A book review may also tell the reader whether the reviewer liked it, but revealing a reviewer's personal taste is not necessary for an informative book review.

About your reviewer

  • Books are a passion of mine. I read dozens of them each year, plus I listen to audio books.
  • Most of my "reading diet" consists of nonfiction. I think life is too short to use your limited reading time on material that has little or no substance. That leads into my next point...
  • In 1990, I stopped watching television. I have not missed it. At all.
  • I was first published as a preteen. I wrote an essay, and my teacher submitted it to the local paper.
  • For six years, I worked as an editor for a trade publication. I left that job in 2002, and still do freelance editing and authoring for that publication (and for other publications).
  • No book has emerged from my mind onto the best-seller list. So maybe I'm presumptuous in judging the work of others. Then again, I do more describing than judging in my reviews. And I have so many articles now published that I stopped counting them at 6,000. When did I stop?
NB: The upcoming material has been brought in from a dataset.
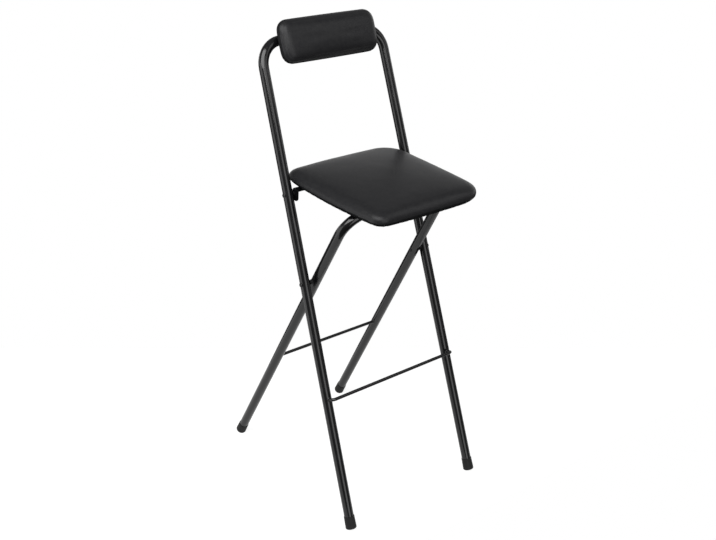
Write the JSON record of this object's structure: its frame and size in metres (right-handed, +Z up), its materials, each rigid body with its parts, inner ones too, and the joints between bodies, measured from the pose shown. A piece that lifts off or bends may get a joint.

Probably 20,000 articles ago! (It's been a while).
  • I have an engineering degree and an MBA, among other "quant" degrees. That helps explain my methodical approach toward reviews.
  • You probably don't know anybody who has made a perfect or near perfect score on a test of Standard Written English. I have. So, a credential for whatever it's worth.

About reading style

No, I do not "speed read" through these. That said, I do read at a fast rate. But, in contrast to speed reading, I read everything when I read a book for review.

Speed reading is a specialized type of reading that requires skipping text as you go. Using this technique, I've been able to consistently "max out" a speed reading machine at 2080 words per minute with 80% comprehension. This method is great if you are out to show how fast you can read. But I didn't use it in graduate school and I don't use it now. I think it takes the joy out of reading, and that pleasure is a big part of why I read.